U. S. District Judge Beth Bloom Agrees With SCOTUS & Ex-sheriff Scott Israel That Police Don’t Have A Duty To Protect Anyone

Gun-free zones, those areas into which no one may enter while armed, leaves everyone in them at the mercy of any deranged shooter who decides that their day has arrived to wreak havoc and slaughter the defenseless. Photo credit: Dave Metzger, Vassar Political Review.

HOLLYWOOD, FL – The age of mass shootings is upon us. Deranged people periodically use firearms to massacre several innocent victims at a time. If a person wanted to kill as many people as possible, in as short a time as possible, with as little resistance and personal risk as possible, would they take up a gun and walk into a police station?

Mass shooter statistics show that such has not been the case. Mass shooters pick soft targets, such as schools, movie theaters, or places of worship.

Schools are among the kinds of places now referred to as “gun-free zones,” which include many other places, such as government offices, courthouses, and whichever private businesses so stipulate. But in an age of mass shootings, does it make sense to soften up society, making it more susceptible to massacre?

In an age of mass shootings, a “gun-free zone” is an insane idea. A bad guy with a gun must be stopped by a good guy with a gun.

And isn’t that why police carry guns?

Police carry guns in order to compel bad people to submit to authority, and to stop bad people from committing crimes and abuses. But in this age of administrative insanity, jurists and law enforcement executives argue that police have no duty to protect anyone. So if a deranged individual with a gun decides to attack innocent citizens, they cannot depend on police to do that which police exist and are paid to do.

The Supreme Court of the United States ruled in 2005 that police do not have a duty to protect anyone (refer to Warren v. District of Columbia).
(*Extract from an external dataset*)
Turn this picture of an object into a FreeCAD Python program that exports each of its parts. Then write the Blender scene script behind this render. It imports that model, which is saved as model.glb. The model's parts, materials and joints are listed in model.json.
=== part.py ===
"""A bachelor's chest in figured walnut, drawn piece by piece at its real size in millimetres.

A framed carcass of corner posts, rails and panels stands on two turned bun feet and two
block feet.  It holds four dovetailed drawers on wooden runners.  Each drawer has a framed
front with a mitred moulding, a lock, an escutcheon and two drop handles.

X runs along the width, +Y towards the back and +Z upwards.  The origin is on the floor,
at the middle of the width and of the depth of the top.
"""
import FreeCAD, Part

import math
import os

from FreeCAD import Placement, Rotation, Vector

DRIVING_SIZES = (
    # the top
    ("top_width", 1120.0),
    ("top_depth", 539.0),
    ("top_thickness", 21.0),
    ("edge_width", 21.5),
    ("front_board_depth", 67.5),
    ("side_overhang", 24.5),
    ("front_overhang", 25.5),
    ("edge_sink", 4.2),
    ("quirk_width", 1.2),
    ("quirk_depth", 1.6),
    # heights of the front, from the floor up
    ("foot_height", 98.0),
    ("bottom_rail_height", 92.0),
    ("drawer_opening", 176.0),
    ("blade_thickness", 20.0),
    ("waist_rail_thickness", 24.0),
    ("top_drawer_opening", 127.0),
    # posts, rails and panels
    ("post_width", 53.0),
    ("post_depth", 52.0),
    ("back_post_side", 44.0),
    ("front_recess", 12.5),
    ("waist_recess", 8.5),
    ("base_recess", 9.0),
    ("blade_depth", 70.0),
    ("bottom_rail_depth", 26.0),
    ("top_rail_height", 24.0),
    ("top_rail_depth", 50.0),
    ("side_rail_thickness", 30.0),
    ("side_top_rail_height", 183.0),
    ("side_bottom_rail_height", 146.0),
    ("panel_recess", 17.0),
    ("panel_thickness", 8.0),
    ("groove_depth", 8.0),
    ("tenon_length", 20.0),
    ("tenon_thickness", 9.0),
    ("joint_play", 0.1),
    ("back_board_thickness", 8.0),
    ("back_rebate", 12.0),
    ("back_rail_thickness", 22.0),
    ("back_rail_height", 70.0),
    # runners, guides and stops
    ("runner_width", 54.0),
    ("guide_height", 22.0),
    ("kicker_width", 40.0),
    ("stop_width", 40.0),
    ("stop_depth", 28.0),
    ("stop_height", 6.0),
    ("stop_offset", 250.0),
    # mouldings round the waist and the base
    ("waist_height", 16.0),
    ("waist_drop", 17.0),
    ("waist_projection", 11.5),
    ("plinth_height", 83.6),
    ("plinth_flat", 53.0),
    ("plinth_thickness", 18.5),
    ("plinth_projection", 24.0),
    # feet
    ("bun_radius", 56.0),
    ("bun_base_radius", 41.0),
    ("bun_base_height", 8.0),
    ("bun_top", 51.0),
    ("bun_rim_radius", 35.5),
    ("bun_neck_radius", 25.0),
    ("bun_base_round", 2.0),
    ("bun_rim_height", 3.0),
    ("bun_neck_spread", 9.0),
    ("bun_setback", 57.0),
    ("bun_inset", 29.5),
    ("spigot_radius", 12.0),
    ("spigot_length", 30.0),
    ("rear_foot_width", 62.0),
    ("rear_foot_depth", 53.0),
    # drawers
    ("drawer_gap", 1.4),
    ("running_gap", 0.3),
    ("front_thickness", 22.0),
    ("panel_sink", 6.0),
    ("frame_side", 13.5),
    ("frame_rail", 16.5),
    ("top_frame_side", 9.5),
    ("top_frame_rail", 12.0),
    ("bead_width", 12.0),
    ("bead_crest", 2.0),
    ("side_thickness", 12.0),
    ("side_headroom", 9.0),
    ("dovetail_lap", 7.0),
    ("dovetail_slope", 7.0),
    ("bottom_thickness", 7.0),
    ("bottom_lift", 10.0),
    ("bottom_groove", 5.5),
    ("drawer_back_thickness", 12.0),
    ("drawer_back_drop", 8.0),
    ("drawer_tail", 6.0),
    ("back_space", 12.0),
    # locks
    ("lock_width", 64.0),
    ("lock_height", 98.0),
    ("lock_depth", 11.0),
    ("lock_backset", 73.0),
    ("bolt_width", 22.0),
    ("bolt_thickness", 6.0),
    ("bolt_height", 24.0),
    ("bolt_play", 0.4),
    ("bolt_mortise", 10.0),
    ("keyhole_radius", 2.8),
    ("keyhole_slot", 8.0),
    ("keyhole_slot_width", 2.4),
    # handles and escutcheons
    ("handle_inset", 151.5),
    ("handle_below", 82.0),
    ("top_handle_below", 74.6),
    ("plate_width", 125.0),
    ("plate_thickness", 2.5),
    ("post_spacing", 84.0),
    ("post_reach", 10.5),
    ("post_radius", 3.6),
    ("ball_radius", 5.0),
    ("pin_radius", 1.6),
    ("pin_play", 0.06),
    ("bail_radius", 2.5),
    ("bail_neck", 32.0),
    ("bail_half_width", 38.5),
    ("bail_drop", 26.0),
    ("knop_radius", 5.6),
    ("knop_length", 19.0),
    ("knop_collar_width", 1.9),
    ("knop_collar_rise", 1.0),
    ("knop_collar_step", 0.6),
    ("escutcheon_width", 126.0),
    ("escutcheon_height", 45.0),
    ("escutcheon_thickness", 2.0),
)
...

And U.S. District Judge Beth Bloom ruled in December 2018 that sheriff’s deputies had no duty to protect students who were being massacred on February 14, 2018 at Marjory Stoneman Douglas High School in Plantation, Florida, where 17 were killed and another 17 injured, reportedly by a single deranged shooter. Who then will protect those who are being massacred, if not themselves?

Ex-Sheriff Scott Israel, removed for cause on January 11, 2019 by Florida Governor Ron DeSantis, seems to agree with the courts. He implemented official policy allowing deputies to determine whether or not to intervene on the public’s behalf in case of shooting attacks. That discretionary leeway must have contributed to the decision by several deputies to stand down as so many were being murdered on February 14, 2018. But was that policy even legal?

The courts ruled. The sheriff implemented policy. And the deputies exercised discretion. But did the courts rule in accordance with law and reason? Did the sheriff implement policy that is compatible with law or not? Did the deputies stand down as a matter of permissible discretion, or did they actually act with culpable negligence, as far as law and reason are concerned?

The courts ruled that police have no duty to protect anyone. But law has something to say about it. According to Chapter 943 of Florida Statutes, every law enforcement official has a primary statutory responsibility to prevent crime. If a police officer is aware that a crime is under way, they must intervene, according to law, to prevent it from continuing.

Perhaps a pertinent question might be: Is it somehow possible for a police officer to stand down while murders are taking place, yet still be in compliance with their statutory responsibility to prevent crime?

Another pertinent question might be: How could the court rationally rule in opposition to clear law in regard to the statutory responsibility of law enforcement officials? And has the court ruled rationally in this case, since people were being slaughtered en masse?

In addition, ex-Sheriff Scott Israel implemented policy that clearly contradicts law. That severe administrative blunder unlawfully encouraged deputies not to act in accordance with their clear statutory responsibility to prevent crime. His policy, combined with the court’s ruling, is a toxic combination of lawless positions that encourages law enforcement officials not to do that for which the public pays them, and that which law requires of them.

Ultimately, several deputies exercised their discretion, deciding not to intervene as innocent victims were being murdered. They did so in accordance with court opinion and official policy, but in violation of law and in breach of duty.

Where does that leave the public? That leaves the public with the option of trusting others to defend and protect them, when such trust, under current conditions seems ill placed; or else to plan for their own defense.

And when it comes to gun-free zones, those areas into which no one may enter while armed, it leaves everyone in them at the mercy of any deranged shooter who decides that their day has arrived to wreak havoc and slaughter the defenseless.

But that is not the way it should be, as the public has an inviolable right to defend itself against killers, which right is infringed by the deranged imposition of gun-free zones.

Oddly, the Florida Legislature, rather than taking steps to support the right of law-abiding people to exercise their rights, responded to the mass shooting in Parkland by passing legislation that further curtails the right to bear arms.

Even though mass shootings in America are perpetrated almost exclusively by killers over the age of 21, the Florida Legislature, in its mindbogglingly anti-constitutional stupor, decided to ban the purchase of rifles and shotguns to young adults of between 18 and 20. This in no way addresses the safety needs of the public, and in no way increases school safety.